Talvez ainda me sobre a meninice de outrora, a juventude conjugada, a miúdes de sorriso pequeno, a célebre e incontestável vontade de vitória. Talvez ainda, seja quem fora, o que deixara, o que passara, talvez, ou não. O certo é que a vida gira e gira tanto, sem enfoque, sem reluz, sem brilho ou catecismo. Talvez seja o herói transfigurado, o silêncio emudecido, a vontade de não mais ser, o coloquial e cotidiano sobrepujar de medos, a alameda de segredos e vanglórias perdidas.
Hoje, sou o que sou e não posso mudar, o hoje ou o ontem. Ontem eu fora prosa, verso e amabilidade, hoje, sombras e rugas no rosto. Talvez eu esqueça que com o tempo tudo há de se esquecer, talvez o tempo me esqueça e eu faça dele esquecimento. Amanhã, talvez, quiçá não.
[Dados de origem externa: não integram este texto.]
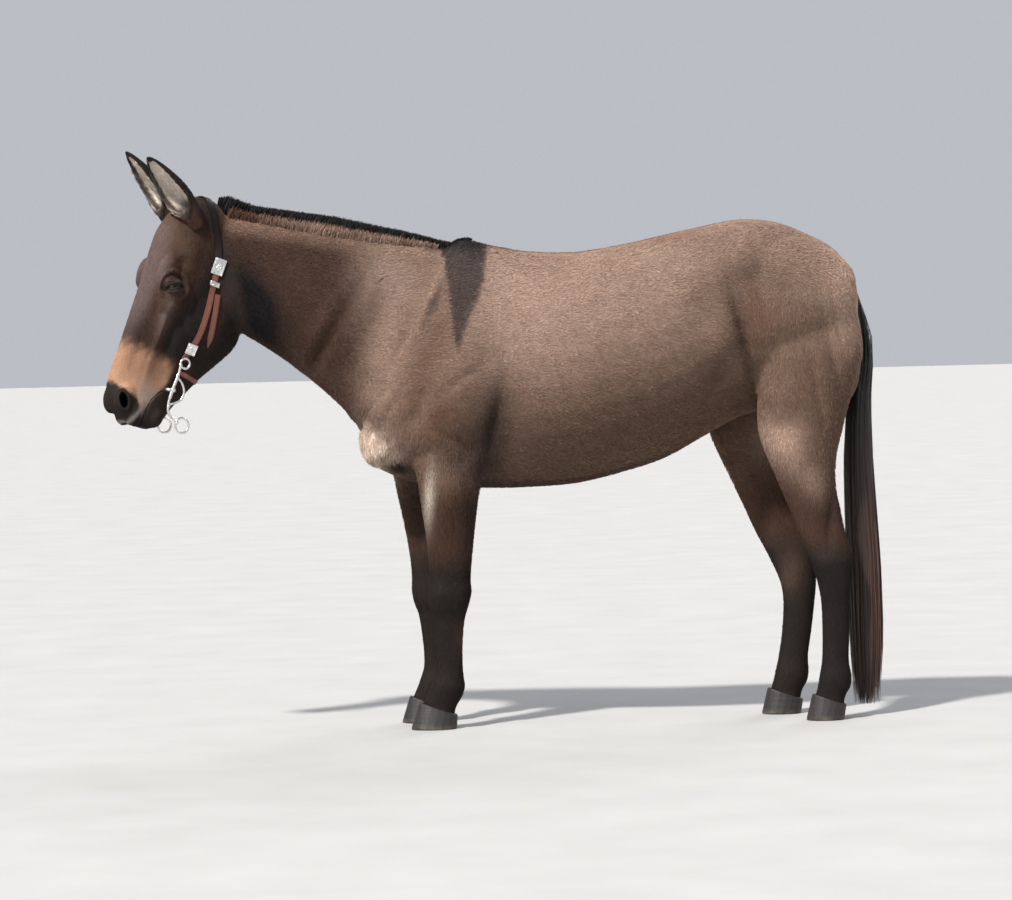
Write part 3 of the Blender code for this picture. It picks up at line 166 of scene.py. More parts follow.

Na verdade, bem verdade, o resto é resto, o tempo vem e vai, sem qualquer viés de razão, sem solicitação ou cartão de visita. Pois bem, que me valha o que se fora e faça de mim o que não fora, talvez. São vozes do silêncio que se pronunciam em demasia e gritam em minha alma, inundando de paixão enfurecida e já tardia, talvez.
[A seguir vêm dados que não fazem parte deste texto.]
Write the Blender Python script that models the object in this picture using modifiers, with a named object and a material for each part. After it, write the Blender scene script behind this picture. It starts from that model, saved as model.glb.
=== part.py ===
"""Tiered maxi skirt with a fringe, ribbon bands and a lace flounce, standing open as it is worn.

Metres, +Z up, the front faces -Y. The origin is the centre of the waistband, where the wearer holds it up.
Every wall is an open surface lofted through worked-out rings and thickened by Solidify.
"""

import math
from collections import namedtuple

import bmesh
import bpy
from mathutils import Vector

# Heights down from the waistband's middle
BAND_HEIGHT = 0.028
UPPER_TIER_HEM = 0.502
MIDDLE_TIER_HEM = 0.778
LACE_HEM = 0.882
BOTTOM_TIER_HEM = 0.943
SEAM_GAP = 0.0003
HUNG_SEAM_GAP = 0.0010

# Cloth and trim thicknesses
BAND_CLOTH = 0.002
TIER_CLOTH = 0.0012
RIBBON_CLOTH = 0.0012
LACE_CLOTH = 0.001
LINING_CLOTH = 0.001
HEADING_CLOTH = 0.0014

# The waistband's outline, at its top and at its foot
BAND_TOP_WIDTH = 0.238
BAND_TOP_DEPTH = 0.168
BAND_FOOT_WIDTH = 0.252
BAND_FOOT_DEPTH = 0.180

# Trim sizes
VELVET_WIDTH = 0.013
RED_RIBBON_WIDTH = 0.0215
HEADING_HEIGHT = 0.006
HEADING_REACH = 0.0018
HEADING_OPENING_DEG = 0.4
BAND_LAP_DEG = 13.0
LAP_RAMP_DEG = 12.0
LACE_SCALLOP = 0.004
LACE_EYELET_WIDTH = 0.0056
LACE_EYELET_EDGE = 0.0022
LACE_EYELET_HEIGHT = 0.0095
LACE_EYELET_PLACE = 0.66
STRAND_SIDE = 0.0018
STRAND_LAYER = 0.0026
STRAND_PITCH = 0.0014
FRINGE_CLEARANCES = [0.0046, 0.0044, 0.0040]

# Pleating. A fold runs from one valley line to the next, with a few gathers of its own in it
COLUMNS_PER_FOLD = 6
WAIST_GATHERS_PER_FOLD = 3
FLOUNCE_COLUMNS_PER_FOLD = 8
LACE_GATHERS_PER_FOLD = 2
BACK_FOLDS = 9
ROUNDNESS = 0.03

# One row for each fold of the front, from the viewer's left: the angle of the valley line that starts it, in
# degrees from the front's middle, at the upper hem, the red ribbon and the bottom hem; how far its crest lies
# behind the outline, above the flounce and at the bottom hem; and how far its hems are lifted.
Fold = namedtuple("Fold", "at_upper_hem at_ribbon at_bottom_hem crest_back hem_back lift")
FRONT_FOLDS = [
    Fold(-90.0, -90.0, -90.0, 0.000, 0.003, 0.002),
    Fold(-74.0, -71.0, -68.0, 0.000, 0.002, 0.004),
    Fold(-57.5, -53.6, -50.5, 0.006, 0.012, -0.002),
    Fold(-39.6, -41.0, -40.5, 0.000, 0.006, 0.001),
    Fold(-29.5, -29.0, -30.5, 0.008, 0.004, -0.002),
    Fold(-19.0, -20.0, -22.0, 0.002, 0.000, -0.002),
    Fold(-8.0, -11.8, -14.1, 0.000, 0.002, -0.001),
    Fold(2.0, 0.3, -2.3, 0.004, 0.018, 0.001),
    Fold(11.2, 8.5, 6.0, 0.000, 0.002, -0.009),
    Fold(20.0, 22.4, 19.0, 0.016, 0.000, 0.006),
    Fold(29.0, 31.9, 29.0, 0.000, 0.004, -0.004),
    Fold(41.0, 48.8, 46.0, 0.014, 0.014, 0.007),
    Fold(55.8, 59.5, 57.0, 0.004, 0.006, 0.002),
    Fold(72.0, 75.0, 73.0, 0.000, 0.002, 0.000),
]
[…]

Ora, o que fazer com o resto que sobra, com a dor que desdobra, com a poesia em grande estilo, com a reforma dos sonhos, e sem nenhuma chuva ou maresia, calado me ponho. E fora tempo de alegria, jovialidade e descobertas, que hoje se valem em outono nublado e verões tão corriqueiros e forjados. A música vem e logo se vai, fica o gosto de perdão algum, a inquietude de pensamentos tolos e a forja de vitória perante o julgo da cobrança. Talvez eu nunca soubera ser bem alguém, talvez o fosse e jamais deixara de ser, talvez ainda esquecera do bom sentido de não ser, e assim crescendo se vai, para alguma direção, algum lugar, algum caminho, sem que o bom gosto de vinho fique salientado.
Bem, não sei, realmente não sei o que dizer de forma justa e ponderada, talvez ponderar não seja a minha melhor arma, e desarmado fiquei, sem escudo ou proteção, em guerras sem perdão, perante exército nebuloso que desloca-se no profundo do corpo. Ah, quanto há de se fazer por valer a valentia de tentar, a amargura que acumula-se sob a pele reta, e a retina dos olhos que brilha ao chorar, isso eu sei, e como sei.
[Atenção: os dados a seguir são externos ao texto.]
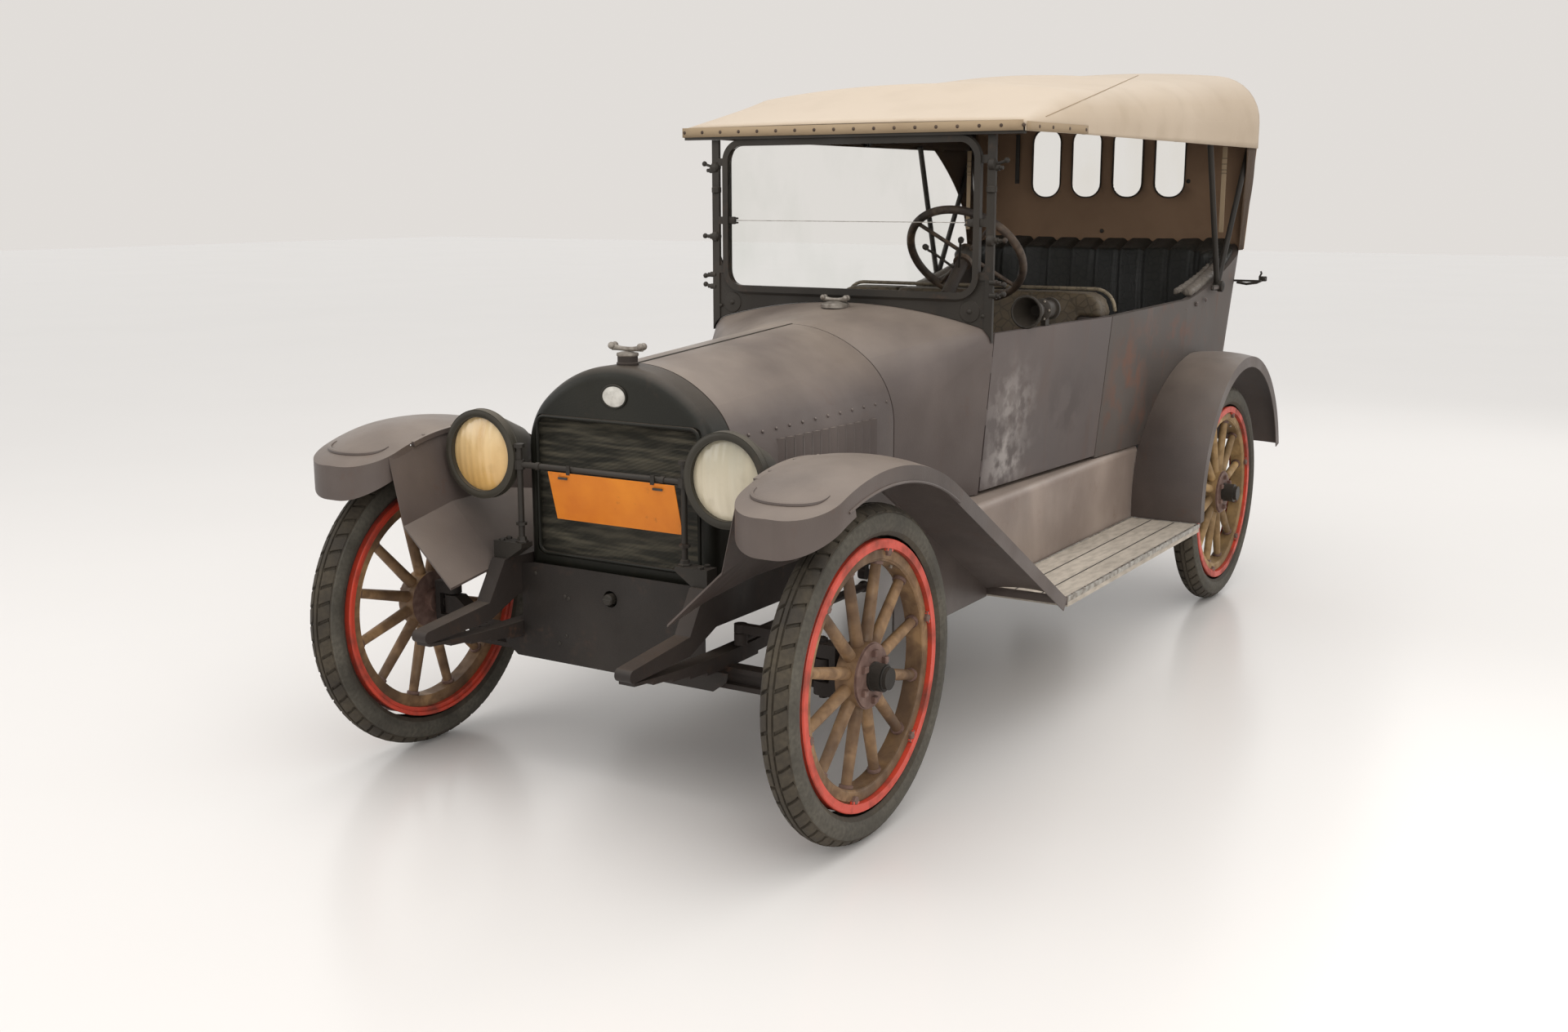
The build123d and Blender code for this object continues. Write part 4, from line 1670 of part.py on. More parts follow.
with BuildPart() as steering_column:
    with BuildSketch(Plane(origin=(HELM_X, PITMAN_Y, BOX_Z), z_dir=COLUMN_DIR)):
        Circle(COLUMN_R)
    extrude(amount=COLUMN_LENGTH - HELM_BOSS_L * 2 / 3 - PIN_GAP)
    box_mid_z = (RAIL_TOP + SEAT_GAP + BOX_Z + COLUMN_R) / 2
    with Locations(((HELM_X - COLUMN_R + BOX_OUTER_X) / 2, PITMAN_Y, box_mid_z)):
        Box(BOX_OUTER_X - HELM_X + COLUMN_R, 2 * BOX_HALF_L, BOX_Z + COLUMN_R - RAIL_TOP - SEAT_GAP)
    with Locations((BOX_OUTER_X, PITMAN_Y, PITMAN_PIVOT_Z)):
        Cylinder(
            KINGPIN_R, DRAG_X + ARM_R - BOX_OUTER_X, rotation=(0, 90, 0),
            align=(Align.CENTER, Align.CENTER, Align.MIN),
        )
save(steering_column, "steering_column")

with BuildPart() as steering_wheel:
    with BuildSketch(Plane(origin=HELM_CENTRE, x_dir=HELM_UP, z_dir=(1, 0, 0))):
        with Locations((HELM_R - HELM_TUBE_R, 0)):
            Circle(HELM_TUBE_R)
    revolve(axis=Axis(HELM_CENTRE, COLUMN_DIR))
    with BuildSketch(Plane(origin=HELM_CENTRE - COLUMN_DIR * (HELM_BOSS_L * 2 / 3), z_dir=COLUMN_DIR)):
        Circle(HELM_BOSS_R)
    extrude(amount=HELM_BOSS_L)
    for spoke in range(HELM_SPOKES):
        angle = 2 * pi * (spoke + 0.5) / HELM_SPOKES
        across = Vector(1, 0, 0) * cos(angle) + HELM_UP * sin(angle)
        with BuildSketch(Plane(origin=HELM_CENTRE, z_dir=across)):
            Circle(HELM_TUBE_R / 2)
        extrude(amount=HELM_R - HELM_TUBE_R)
save(steering_wheel, "steering_wheel")

FLOOR_TOP = FLOOR_Z + FLOOR_T + SEAT_GAP
# Columns: x, y, radius, height
CONTROLS = (
    (HELM_X - 90, FRONT_AXLE_Y + 1010, 9, 90),
    (HELM_X + 70, FRONT_AXLE_Y + 1010, 9, 90),
    (0, FRONT_AXLE_Y + 1290, 10, 330),
    (60, FRONT_AXLE_Y + 1330, 9, 300),
)

with BuildPart() as driver_controls:
    for control_x, control_y, control_r, control_h in CONTROLS:
        with Locations((control_x, control_y, FLOOR_TOP)):
            Cylinder(control_r, control_h, align=(Align.CENTER, Align.CENTER, Align.MIN))
            Cylinder(3 * control_r, control_r, align=(Align.CENTER, Align.CENTER, Align.MIN))
        with Locations((control_x, control_y, FLOOR_TOP + control_h)):
            Cylinder(2 * control_r, control_r, align=(Align.CENTER, Align.CENTER, Align.MIN))
save(driver_controls, "driver_controls")
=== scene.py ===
# %% [markdown]
# # Dressing an open touring car
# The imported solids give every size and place. Each cell below dresses one part of the car: first the tools
# and the finishes, then tyres, wheels, cloth, leather, trim, and at the end the studio and the camera.
# Places are written in millimetres, with y counted back from the front axle.

# %% Load the frame
import math
import bmesh
import bpy
from mathutils import Matrix, Vector
from mathutils.geometry import delaunay_2d_cdt


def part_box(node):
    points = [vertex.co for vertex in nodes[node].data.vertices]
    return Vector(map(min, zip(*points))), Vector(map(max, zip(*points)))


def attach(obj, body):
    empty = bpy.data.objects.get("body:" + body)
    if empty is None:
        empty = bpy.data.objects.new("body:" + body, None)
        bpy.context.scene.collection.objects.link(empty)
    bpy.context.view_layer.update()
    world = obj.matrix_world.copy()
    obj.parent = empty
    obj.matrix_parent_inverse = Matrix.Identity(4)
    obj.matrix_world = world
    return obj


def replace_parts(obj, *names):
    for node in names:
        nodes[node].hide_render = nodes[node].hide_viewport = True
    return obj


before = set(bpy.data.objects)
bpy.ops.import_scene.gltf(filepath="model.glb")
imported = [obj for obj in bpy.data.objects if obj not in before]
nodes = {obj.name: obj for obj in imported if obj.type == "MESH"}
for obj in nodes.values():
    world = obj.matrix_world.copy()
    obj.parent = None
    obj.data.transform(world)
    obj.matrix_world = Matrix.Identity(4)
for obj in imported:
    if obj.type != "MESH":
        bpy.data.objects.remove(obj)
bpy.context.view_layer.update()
FRONT_AXLE = -1.5265
REAR_AXLE = 1.3185
WHEEL_X = 0.711
TYRE_R = 0.417


def at(x, y, z):
    """Point in metres from millimetres, y counted back from the front axle."""
    return Vector((x / 1000, y / 1000 + FRONT_AXLE, z / 1000))


def back(y):
    """Millimetres behind the front axle, from metres in the frame."""
    return (y - FRONT_AXLE) * 1000


def turns(count):
    """Angles that part a full circle evenly."""
    return [2 * math.pi * k / count for k in range(count)]


def mirrored(p, side):
    """The point itself on the left, its mirror image on the right."""
    return Vector((side * p.x, p.y, p.z))


def thicken(piece, thickness, offset=0.0, inner=0):
    """Gives a cloth its thickness; inner is the number of the material on its other face."""
    thick = piece.modifiers.new("Thickness", "SOLIDIFY")
    thick.thickness, thick.offset, thick.material_offset = thickness, offset, inner


# %% [markdown]
# ## Finishes
# A finish is one shader with layers of noise in the car's own coordinates, so it stays put on each piece.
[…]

São as vozes do meu silêncio mórbido e ultrajado, que em agonia se satisfaz dos meus restos resplandecentes e pernósticos. É a folha da vida que tremula em bandeira escorregadia. É o verão que se chega de novo, mais uma vez, pela última vez, tão corriqueiro como antes fora em vida.
Era de saber o resultado, de se esperar o inesperado, de prever em fantasia, como fantoche já ajustado, como rebelde despreparado para um futuro íngreme e venoso. Então como marionete, justifico tristeza afins, faço comunhão ao calor d’alma que morre inequivocamente, e deixo-me em paz que vai em sobra, outrora jamais.
São as vozes de um silêncio cordial, caudaloso e infectado por ser o que se é, querendo ou não. Perante vida que extingue, deito-me em pé, na maior e mais branda injúria que pudera haver, seja lá ou seja cá. Enfim, morro sem saber, porque nada ou ninguém pode salvar-me de garras invisíveis e incalculáveis que sobrepujam roupas minhas, de leveza e penúria, fantasia vestida e comportada em máscara e dias.
Talvez seja hora de calar, e deixar do que tenho, talvez seja como a pronúncia de testamento, sangrento e lento, talvez seja… Por ora justifico-me sem qualquer intenção de perdão, sem que haja leveza em mãos e que faça a unção bendita de pecados e mais pecados, do doloroso ato, e na mais épica traição, torno-me sinônimo do não.
Talvez silêncio maior seja morrer em vida e que neste e único momento, renasça sem demência o que outrora abdiquei em vida. No mais, são vozes do silêncio, cartazes efêmeros.